• Exercise: Extract, unchanged, each line of the listing below from its first line through the line that contains "const SEAM_TAPER = 22;", inclusive, and nothing else.
* BEGIN Supplied material *
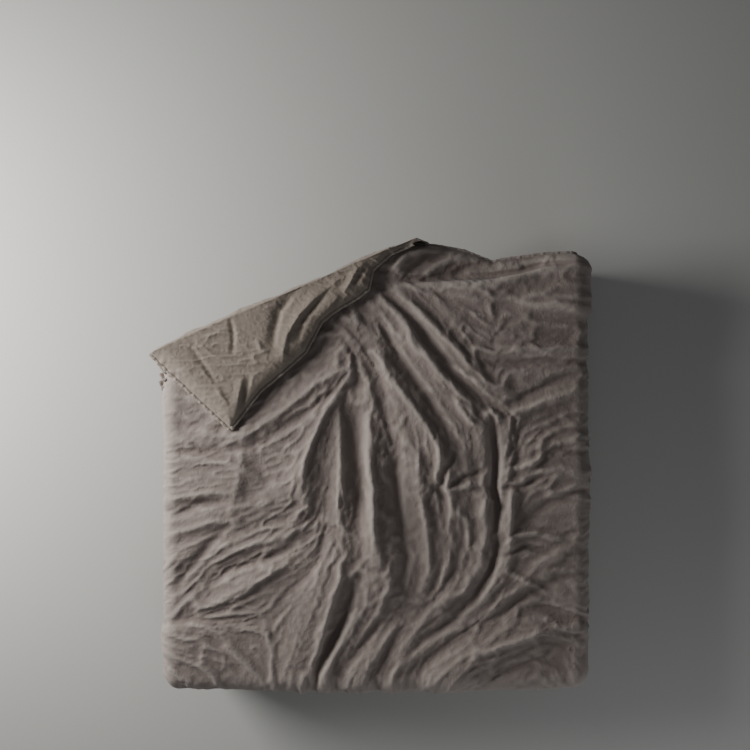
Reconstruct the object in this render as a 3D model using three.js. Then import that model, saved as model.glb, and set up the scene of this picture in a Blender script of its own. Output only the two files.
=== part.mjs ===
// A duvet in a buttoned cover, lying on a mattress with one top corner turned back.
//
// Millimetres, +Z up, +Y towards the head of the bed, +X to the right seen from its foot.
// The origin is the centre of the mattress top, which is the face that carries the duvet.
//
// The duvet is described flat first. u runs across the cloth, v along it towards the head, and
// h is the height above the mattress side of the cloth. drape() then lays a flat point over the
// mattress, so every layer is the same few numbers at another height. The turned corner is
// built flat as well, in a group of its own that is turned over about the fold line.
import * as THREE from "three";

// ---------------------------------------------------------------- driving dimensions
const MATTRESS_WIDTH = 1600;
const MATTRESS_LENGTH = 2000;
const MATTRESS_EDGE = 30; // radius along the mattress' top edges

const LEFT_OVERHANG = 100; // flat cloth past each edge of the mattress
const RIGHT_OVERHANG = 300;
const FOOT_OVERHANG = 280;
const HEAD_BARE = 285; // mattress left bare between the head hem and its end

const CLOTH = 1.5; // cover fabric, thickened so that it makes a solid
const LOFT = 58; // clear height inside the cover
const CLEARANCE = 0.5; // between neighbouring layers and pieces

const SEAM_WIDTH = 10; // flat seam around the cover
const SEAM_THICKNESS = 5;
const SEAM_TAPER = 22; // the face panel comes down to the seam over this width

const PLACKET_WIDTH = 40; // the buttoned strips along the foot hem
const PLACKET_CLOTH = 2;
const BUTTON_COUNT = 8;
const BUTTON_DIAMETER = 15;
const BUTTON_THICKNESS = 3.2;
const BUTTON_HOLE = 2;
const BUTTON_END_MARGIN = 190; // from each side hem to the first button

const POCKET_COLUMNS = 5; // stitched boxes of the insert
const POCKET_ROWS = 5;
const POCKET_SPARE = 8; // from the top of a box to the face panel
const POCKET_EDGE = 12; // at a stitched line
const POCKET_SHOULDER = 0.14; // share of a box over which it rises from the stitched line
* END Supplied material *
• Written response:
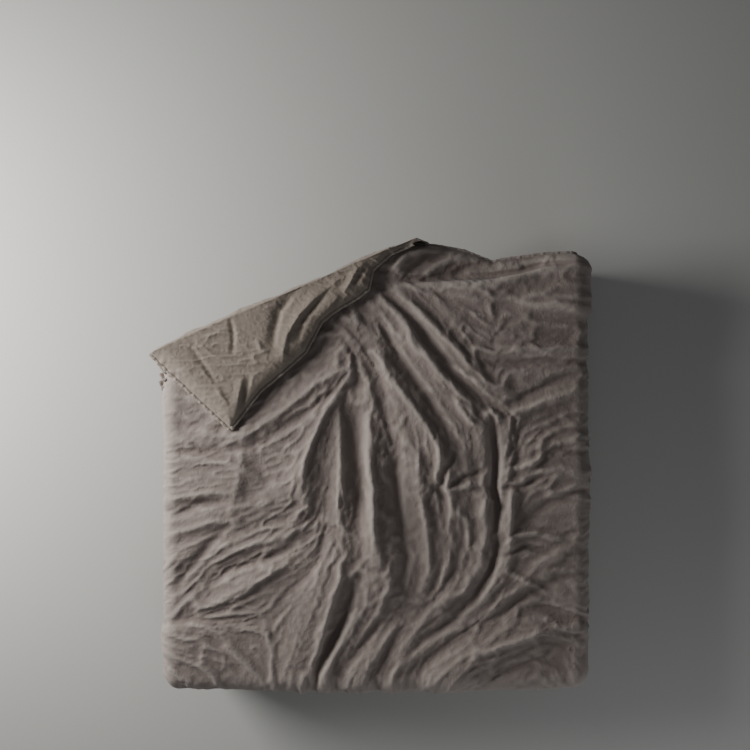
Reconstruct the object in this render as a 3D model using three.js. Then import that model, saved as model.glb, and set up the scene of this picture in a Blender script of its own. Output only the two files.
=== part.mjs ===
// A duvet in a buttoned cover, lying on a mattress with one top corner turned back.
//
// Millimetres, +Z up, +Y towards the head of the bed, +X to the right seen from its foot.
// The origin is the centre of the mattress top, which is the face that carries the duvet.
//
// The duvet is described flat first. u runs across the cloth, v along it towards the head, and
// h is the height above the mattress side of the cloth. drape() then lays a flat point over the
// mattress, so every layer is the same few numbers at another height. The turned corner is
// built flat as well, in a group of its own that is turned over about the fold line.
import * as THREE from "three";

// ---------------------------------------------------------------- driving dimensions
const MATTRESS_WIDTH = 1600;
const MATTRESS_LENGTH = 2000;
const MATTRESS_EDGE = 30; // radius along the mattress' top edges

const LEFT_OVERHANG = 100; // flat cloth past each edge of the mattress
const RIGHT_OVERHANG = 300;
const FOOT_OVERHANG = 280;
const HEAD_BARE = 285; // mattress left bare between the head hem and its end

const CLOTH = 1.5; // cover fabric, thickened so that it makes a solid
const LOFT = 58; // clear height inside the cover
const CLEARANCE = 0.5; // between neighbouring layers and pieces

const SEAM_WIDTH = 10; // flat seam around the cover
const SEAM_THICKNESS = 5;
const SEAM_TAPER = 22; // the face panel comes down to the seam over this width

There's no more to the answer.